OK, here is an oldy but a goody – as they say – How do I wire a 4-way circuit using Ge or Jasco Z-Wave switches? I get this one alot so thought I would get a post about it up on the blog to see if this will help some of you stuck on how to wire these in properly. Here we go…
You need one master (45609 or 45612) and two slaves (45610) to control a circuit with one light at three switches. This is called a 4-way circuit.
You start by determining which switch box has the load in it – that will be where you wire in your Primary or Master switch (either a 45609 or a 45612), and will also need to have a neutral present if you are using a 45609, but not for a 45612 as it doesn’t need one. You also need a Line wire, a Load and a Traveler as well.

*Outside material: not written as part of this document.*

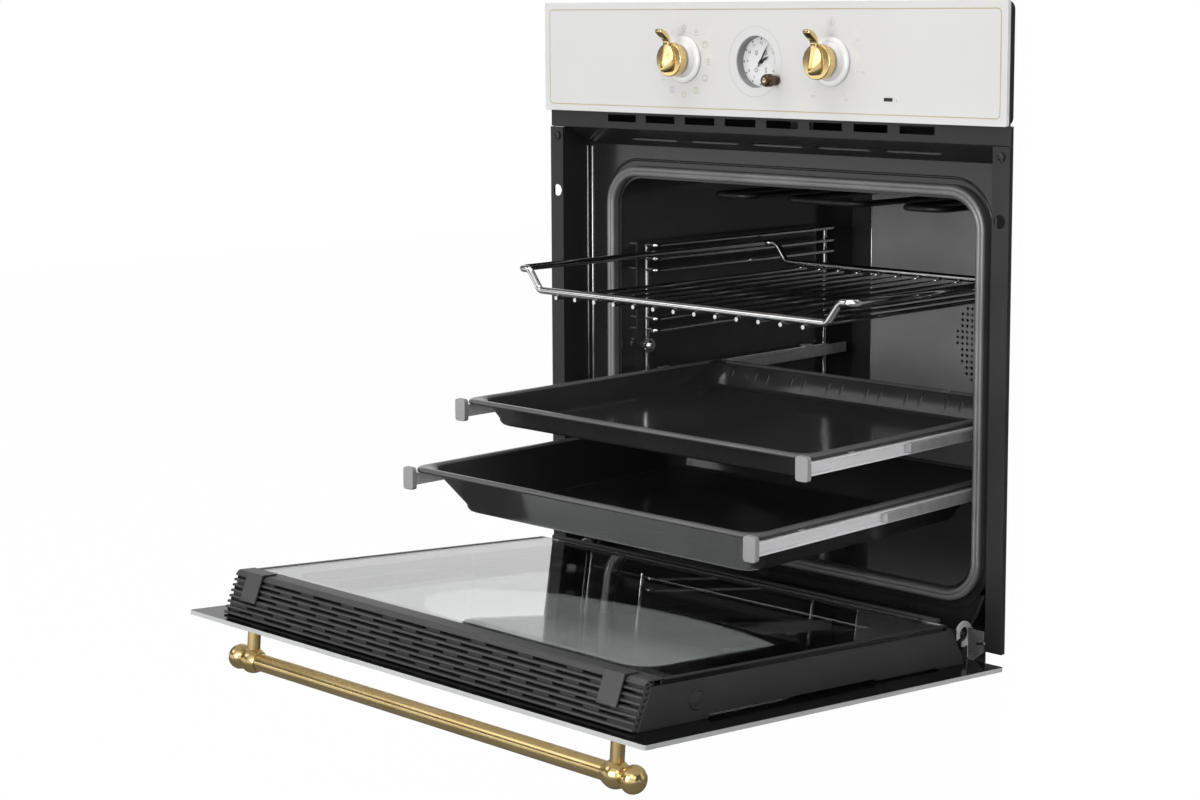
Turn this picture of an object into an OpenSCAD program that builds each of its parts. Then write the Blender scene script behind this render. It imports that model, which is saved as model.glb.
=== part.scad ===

At each slave box, where the 45610 goes, you only need a traveler wire going back to the 45609/45612 and a neutral. The line wire is not required at the slave box locations so you can usually cap it off unless it is in the middle of a circuit and is needed for continuity.
That’s it for the wiring. Now just make sure everything works locally, and then you can continue with adding the master or primary to your z-wave network (aka “including” them or completing the “inclusion” process). Only the master switch needs to be included as the 45610’s do not have a z-wave radio in them, all commands are received by the master and sent over the travelers.
Multi-ways are tricky so the biggest piece of advice I can give you is to use a tester and identify every wire’s purpose in every box BEFORE you even begin. You only need specific wires at each box as above, NOT as we used to wire 3-ways with standard switches in the past. To reiterate…
- The Master Switch
- For a dimming 4-way circuit using a 45612 as your Master –
- You need a Line, Load & Traveler at the primary box where the master 45612 is installed.
- For a non-dimming, on/off (relay) switch using a 45609 as your Master –
- You need a Line, Load, Neutral & Traveler at the primary box where the master 45609 is installed.
- The Slave Switches
- The 2 other switch boxes are the slave switches where you install the 45610’s, you ONLY need a traveler and a Neutral. NO LINE, NO LOAD.
Wire colors are not dependable – they are quite often at the sole discretion of the previous electrician or “handyman” who last worked on your wiring. For this reason, I do not refer to the colors, and neither should you, except as a starting point. I am not saying that you should ignore the colors altogether because if you’re looking for a neutral wire and there is a white wire bundled with one or two others and shoved into the back of the box, chances are pretty good that those are neutrals, and I am sure you will be fine to pigtail another chunk of white wire into that bundle and off you go.
But, if you test first and find that one of the black wires (or pink ones! Oh No, now what! to make my point about colors) does not seem to have 120 Volts running through it, you can still adjust what the “actual” purpose of that wire is (its probably a load wire in this scenario) and save yourself some time and aggravation by not frying the switch, or even worse, electrocuting yourself.
Multi-way circuits can be difficult to get your head around, although HA multi-way circuits are easier to do, imo, then the old ones, but if you follow my advice as above, I hope it will help you make this important jump in changing your mindset when wiring 3-ways, 4-ways, or 20-ways! And, remember…
IF ANY OF THIS SCARES YOU, OR YOU THINK IT MAY BE A BIT OVERWHELMING, THEN PLEASE CALL AN ELECTRICIAN!
Thank you for letting us, “automate YOUR world”!